I have started to be less self-congratulatory about this in the last couple of years, as I have realized that instead of buying stuff, I buy airplane tickets, and rape the planet that way.
I don't wear 20-year-old clothing, but I do have some that's from when I was in college, so that's 12-15 years or thereabouts.
I think the real question, for those of us with decent salaries and decent bank balances who don't really need stuff is the one you mention: how to balance our lives. I have no idea what the answer to that sort of question is.
Let's see. 20 years ago, I was 5 foot even and about 100 pounds. Yeah, I don't think I have any clothes from that era still.
And I had the same feeling as Dan at some point when I calculated my environmental footprint online, and determined that I was worse than an average American because transcontinental plane flights wiped out all of the good (no car, walk to work, small apartment, etc.)

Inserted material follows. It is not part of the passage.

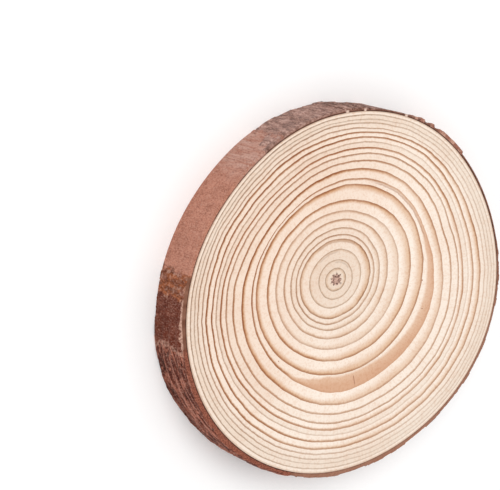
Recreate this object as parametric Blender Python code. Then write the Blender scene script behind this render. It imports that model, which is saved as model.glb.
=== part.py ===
"""A slice sawn across a pine trunk, with its bark on, lying on its sawn underside.

Metres, +Z up along the grain. Seen from above, +X is to the right, and angles run
counter-clockwise from it. The origin is on the surface that the slice lies on, under the
middle of its box. The driving dimensions come first; everything else follows from them.
"""

import math

import bmesh
import bpy
from mathutils import Vector, noise

MM = 0.001

# The wood: a slightly oval disc about its own middle
THICKNESS = 18.0 * MM
WOOD_RADIUS = 65.9 * MM
# Its waves round the edge, as (how many round, height, angle of the first crest in degrees)
WOOD_WAVES = (
    (1, 0.22 * MM, 168.0), (2, 1.75 * MM, 37.0), (3, 0.5 * MM, -28.5), (4, 0.28 * MM, -17.0),
    (5, 0.12 * MM, -26.0), (6, 0.07 * MM, -9.0), (7, 0.07 * MM, 4.0),
)
WOOD_SEGMENTS = 150

# The bark: a ring round the wood, a dried-out gap away
BARK_GAP = 0.3 * MM
BARK_SEGMENTS = 300
BARK_ROWS = 14
# Its thickness at the upper face, as (angle in degrees, millimetres)
BARK_THICKNESS_MM = (
    (0, 0.95), (7, 1.15), (19, 0.7), (36, 0.65), (45, 0.7), (60, 0.9), (80, 0.9), (92, 1.4),
    (120, 1.6), (160, 1.5), (182, 1.9), (205, 1.7), (228, 1.8), (246, 1.45), (254, 1.4),
    (271, 1.7), (288, 1.4), (300, 1.2), (324, 1.15), (336, 1.0), (348, 0.8), (355, 0.95),
)
THINNEST_BARK = 0.6 * MM
# Crusts left standing on it: (from angle, to angle, lowest, highest share of the slice's thickness,
# height at the first angle, height at the last)
CRUSTS = (
    (43.8, 55.4, 0.2, 1.0, 1.0 * MM, 0.65 * MM),
    (58.0, 59.0, 0.55, 1.0, 0.8 * MM, 0.8 * MM),
    (62.0, 63.2, 0.6, 1.0, 0.9 * MM, 0.9 * MM),
    (64.8, 65.4, 0.75, 1.0, 0.5 * MM, 0.5 * MM),
)
CRUST_EDGE_DEGREES = 0.5
CRUST_EDGE_SHARE = 0.05                   # the same edge, across the thickness of the slice
SMOOTH_FROM, SMOOTH_TO = 122.0, 168.0     # the stretch where only the smooth inner bark is left
FIBRES_FROM, FIBRES_TO = 186.0, 248.0     # the stretch of long bark fibres
# Plates are worn nearly even, but stay rough below the upper face on the far side
WORN_FROM, WORN_TO = 62.0, 245.0
WORN_RELIEF = 0.25                        # share of their relief that is left
ROUGH_BELOW, EVEN_ABOVE = 0.7, 0.95       # shares of the slice's thickness
FADE_DEGREES = 5.0
FIBRE_SPACING = 4.5 * MM                  # between the ridges that the fibres make round the trunk
FIBRE_CLIMB = 0.8                         # ridges that they climb in a radian
FIBRE_DEPTH = 0.3 * MM
FLARE_FROM, FLARE_TO = 190.0, 202.0       # the stretch that spreads towards the underside
FLARE_FADE_DEGREES = 14.0
FLARE = 1.0 * MM
PLATE_SIZE = 15.0 * MM
PLATE_STRETCH = 0.45                      # plates are longer along the trunk than across
PLATE_BEND = 0.3                          # how far their borders stray, as a share of a plate
PLATE_BEND_SIZE = 7.0 * MM
PLATE_SEED = 1795983234                   # fixes the bends, which would otherwise follow the clock
PLATE_STEP = 0.7 * MM
PLATE_SINK = 0.4                          # how far down plates sit on average, as a share of a step
PLATE_SPREAD = 7.0                        # keeps the heights of neighbouring plates unlike
FISSURE_WIDTH = 0.1                       # beside a higher plate, as a share of a plate
FISSURE_DEPTH = 0.6 * MM

PINE = ("pine", (0.82, 0.62, 0.43, 1.0), 0.62)
BARK = ("bark", (0.16, 0.075, 0.055, 1.0), 0.85)


def smooth_step(low, high, value):
    """0 below low, 1 above high, and an even S between them."""
    share = min(max((value - low) / (high - low), 0.0), 1.0)
    return share * share * (3.0 - 2.0 * share)


def within(low, high, fade, value):
    """1 between low and high, fading to 0 outside them."""
    return smooth_step(low - fade, low, value) * (1.0 - smooth_step(high, high + fade, value))


def wood_edge(angle):
    """The wood's radius about its own middle, at an angle in radians."""
    radius = WOOD_RADIUS
    for lobes, height, turn in WOOD_WAVES:
        radius += height * math.cos(lobes * (angle - math.radians(turn)))
    return radius


def bark_base(degrees):
    """The bark's own thickness at the upper face, between the listed places."""
    places = [*BARK_THICKNESS_MM, (360.0 + BARK_THICKNESS_MM[0][0], BARK_THICKNESS_MM[0][1])]
    for (start, low), (end, high) in zip(places, places[1:]):
        if start <= degrees <= end:
            return MM * (low + (high - low) * smooth_step(start, end, degrees))
    raise ValueError(f"no bark thickness at {degrees} degrees")


def plates(point):
    """The flaky bark's relief: plates at their own heights, with a fissure under each higher edge."""
    place = Vector((point.x, point.y, point.z * PLATE_STRETCH)) / PLATE_SIZE
    place += PLATE_BEND * noise.noise_vector(point / PLATE_BEND_SIZE)
    distances, seeds = noise.voronoi(place)
    own, other = (noise.cell(seed * PLATE_SPREAD) for seed in seeds[:2])
    border = 1.0 - smooth_step(0.0, FISSURE_WIDTH, distances[1] - distances[0])
    return PLATE_STEP * (own - PLATE_SINK) - FISSURE_DEPTH * border * max(other - own, 0.0)


def bark_thickness(degrees, height):
    """The bark's thickness at an angle and a height."""
    angle = math.radians(degrees)
    share = height / THICKNESS
    radius = wood_edge(angle)
    point = Vector((radius * math.cos(angle), radius * math.sin(angle), height))
    smooth = within(SMOOTH_FROM, SMOOTH_TO, FADE_DEGREES, degrees)
    fibrous = within(FIBRES_FROM, FIBRES_TO, FADE_DEGREES, degrees)
    worn = max(within(WORN_FROM, WORN_TO, FADE_DEGREES, degrees), smooth_step(ROUGH_BELOW, EVEN_ABOVE, share))
    flaky = (1.0 - smooth) * (1.0 - fibrous) * (1.0 - (1.0 - WORN_RELIEF) * worn)
    thickness = bark_base(degrees) + flaky * plates(point)
    ridges = math.cos(math.tau * (height / FIBRE_SPACING + FIBRE_CLIMB * angle))
    thickness += fibrous * FIBRE_DEPTH * ridges
    thickness += FLARE * within(FLARE_FROM, FLARE_TO, FLARE_FADE_DEGREES, degrees) * (1.0 - share)
    for start, end, low, high, first, last in CRUSTS:
        proud = first + (last - first) * (degrees - start) / (end - start)
        across = within(start, end, CRUST_EDGE_DEGREES, degrees)
        thickness += proud * across * within(low, high, CRUST_EDGE_SHARE, share)
    return max(thickness, THINNEST_BARK)


def finish(name, mesh, material):
    """Makes one named object of a closed bmesh, facing out, in its own material."""
    bmesh.ops.recalc_face_normals(mesh, faces=mesh.faces)
    data = bpy.data.meshes.new(name)
    mesh.to_mesh(data)
    mesh.free()
    slot, colour, roughness = material
    paint = bpy.data.materials.new(slot)
    paint.use_nodes = True
    shader = paint.node_tree.nodes["Principled BSDF"]
    shader.inputs["Base Color"].default_value = colour
    shader.inputs["Roughness"].default_value = roughness
    shader.inputs["Metallic"].default_value = 0.0
    data.materials.append(paint)
    data.shade_smooth()
    data.set_sharp_from_angle(angle=math.radians(35.0))
    piece = bpy.data.objects.new(name, data)
    bpy.context.collection.objects.link(piece)
    return piece


def join_rows(mesh, rows):
    """Closes a net of faces between neighbouring closed rows of vertices."""
    for inner, outer in zip(rows, rows[1:]):
        count = len(inner)
        for place in range(count):
            after = (place + 1) % count
            mesh.faces.new((inner[place], outer[place], outer[after], inner[after]))


def make_wood(middle):
    """The wood: one solid disc, sawn flat above and below."""
    mesh = bmesh.new()
    rows = []
    for height in (0.0, THICKNESS):
        verts = []
        for place in range(WOOD_SEGMENTS):
            angle = math.tau * place / WOOD_SEGMENTS
            radius = wood_edge(angle)
            point = Vector((radius * math.cos(angle), radius * math.sin(angle), height))
            verts.append(mesh.verts.new(point - middle))
        rows.append(verts)
    join_rows(mesh, rows)
    for verts in rows:
        mesh.faces.new(verts)
    return finish("wood", mesh, PINE)


def bark_rows():
    """The bark's outer face as rows of points, from the underside up, and its inner wall."""
    outer = []
    for row in range(BARK_ROWS):
        height = THICKNESS * row / (BARK_ROWS - 1)
        points = []
        for place in range(BARK_SEGMENTS):
            degrees = 360.0 * place / BARK_SEGMENTS
            angle = math.radians(degrees)
            radius = wood_edge(angle) + BARK_GAP + bark_thickness(degrees, height)
            points.append(Vector((radius * math.cos(angle), radius * math.sin(angle), height)))
        outer.append(points)
    inner = []
    for height in (THICKNESS, 0.0):
        points = []
        for place in range(BARK_SEGMENTS):
            angle = math.tau * place / BARK_SEGMENTS
            radius = wood_edge(angle) + BARK_GAP
            points.append(Vector((radius * math.cos(angle), radius * math.sin(angle), height)))
        inner.append(points)
    return outer, inner


def middle_of(rows):
    """The middle, in plan, of the box round some rows of points."""
    across = [point.x for points in rows for point in points]
    along = [point.y for points in rows for point in points]
    return Vector(((min(across) + max(across)) / 2.0, (min(along) + max(along)) / 2.0, 0.0))


def make_bark(outer, inner, middle):
    """The bark: one ring, with its relief outside and sawn flush with the wood."""
    mesh = bmesh.new()
    rows = [[mesh.verts.new(point - middle) for point in points] for points in [*outer, *inner]]
    join_rows(mesh, [*rows, rows[0]])
    return finish("bark", mesh, BARK)


def main():
    for item in list(bpy.data.objects):
        bpy.data.objects.remove(item, do_unlink=True)
    noise.seed_set(PLATE_SEED)
    outer, inner = bark_rows()
    middle = middle_of(outer)
    make_wood(middle)
    make_bark(outer, inner, middle)


main()
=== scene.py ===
"""The looks of a slice sawn across a pine trunk: its wood with growth rings, and its bark.

Run as a script. Metres, +Z up along the grain. Seen from above, +X is to the right, and angles
run counter-clockwise from it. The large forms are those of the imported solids.
"""

import math

import bpy
from mathutils import Matrix, Vector, noise


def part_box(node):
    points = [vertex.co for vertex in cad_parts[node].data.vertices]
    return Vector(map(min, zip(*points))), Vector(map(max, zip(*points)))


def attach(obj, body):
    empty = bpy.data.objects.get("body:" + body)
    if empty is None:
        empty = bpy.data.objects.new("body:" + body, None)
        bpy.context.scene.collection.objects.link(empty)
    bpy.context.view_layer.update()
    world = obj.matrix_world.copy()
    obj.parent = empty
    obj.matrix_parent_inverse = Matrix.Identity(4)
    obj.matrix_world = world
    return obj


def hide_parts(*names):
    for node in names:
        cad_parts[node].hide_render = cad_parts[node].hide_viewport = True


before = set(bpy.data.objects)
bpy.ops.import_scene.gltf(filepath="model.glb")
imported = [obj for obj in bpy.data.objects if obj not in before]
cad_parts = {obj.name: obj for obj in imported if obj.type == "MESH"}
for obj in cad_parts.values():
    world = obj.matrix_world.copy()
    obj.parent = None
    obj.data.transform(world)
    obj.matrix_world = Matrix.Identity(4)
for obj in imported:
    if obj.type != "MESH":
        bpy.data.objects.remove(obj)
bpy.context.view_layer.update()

bl_info = {
    "name": "Wood Slice",
    "version": (1, 0, 0),
    "blender": (4, 5, 0),
    "location": "View3D > Sidebar > Wood Slice",
    "description": "Makes a slice of a pine trunk with its growth rings and its bark",
    "category": "Add Mesh",
}

WOOD_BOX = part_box("wood")
MM = 0.001
TOUCHING = 0.001 * MM


# Shapes that the wood and the bark share

THICKNESS = WOOD_BOX[1][2]
WOOD_RADIUS = 65.9 * MM
# Its waves round the edge, as (how many round, height, angle of the first crest in degrees)
WOOD_WAVES = (
    (1, 0.22 * MM, 168.0), (2, 1.75 * MM, 37.0), (3, 0.5 * MM, -28.5), (4, 0.28 * MM, -17.0),
    (5, 0.12 * MM, -26.0), (6, 0.07 * MM, -9.0), (7, 0.07 * MM, 4.0),
)


def smooth_step(low, high, value):
    """0 below low, 1 above high, and an even S between them."""
    share = min(max((value - low) / (high - low), 0.0), 1.0)
    return share * share * (3.0 - 2.0 * share)


def within(low, high, fade, value):
    """1 between low and high, fading to 0 outside them."""
    return smooth_step(low - fade, low, value) * (1.0 - smooth_step(high, high + fade, value))


def along(places, value):
    """A height between listed places, as (where, height), with an even S from each to the next."""
    for (start, low), (end, high) in zip(places, places[1:]):
        if start <= value <= end:
            return low + (high - low) * smooth_step(start, end, value)
    raise ValueError(f"nothing is listed at {value}")


def wood_edge(angle):
    """The wood's radius about its own middle, at an angle in radians."""
    radius = WOOD_RADIUS
    for lobes, height, turn in WOOD_WAVES:
        radius += height * math.cos(lobes * (angle - math.radians(turn)))
    return radius


def around(angle, radius, height=0.0):
    """The point at an angle, a radius and a height."""
    return Vector((radius * math.cos(angle), radius * math.sin(angle), height))


def wood_middle():
    """Where the wood's own middle lies in the frame, found from the solid's box."""
    outline = [around(math.radians(degrees), wood_edge(math.radians(degrees))) for degrees in range(360)]
    middle = Vector((0.0, 0.0, 0.0))
    for axis in (0, 1):
        reach = [point[axis] for point in outline]
        middle[axis] = (WOOD_BOX[0][axis] + WOOD_BOX[1][axis]) / 2.0 - (min(reach) + max(reach)) / 2.0
    return middle


MIDDLE = wood_middle()


# The growth rings

# Where the pith is from the wood's middle
PITH = Vector((-5.4 * MM, 6.1 * MM, 0.0))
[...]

I'm pretty good about not buying stuff (except books - can't resist books), but I have to admit that every now and then it's worth splurging on something nice if I'll use it (TV/stereo/bed/computer). My theory is buy less stuff, but buy _nice_ stuff when I do.
I'm helping my grandmother pack and psych herself up for a move from a 1 bedroom apartment to a studio in a retirement home. I have tried to talk about how I think it's totally spacious, since my recent experience is a suitcase and bicycle, and I've only lived in an apartment by myself for 8 months ever, I think.
But she's gone from a 3 bedroom house to a 2 bedroom apt to a 1 bedroom, and it feels like losing something. Plus for her there's the melancholy knowledge that she'll never cook a full meal for herself again. (She's 91.)
But most people need big houses because of their stuff. Stuff and guestrooms. My aunt is considering buying an apartment complex with friends and turning it into pseudo-community living (or real, hard to say) and I think that's pretty neat. Community living is a great thing as you age. You just have to buy into it early.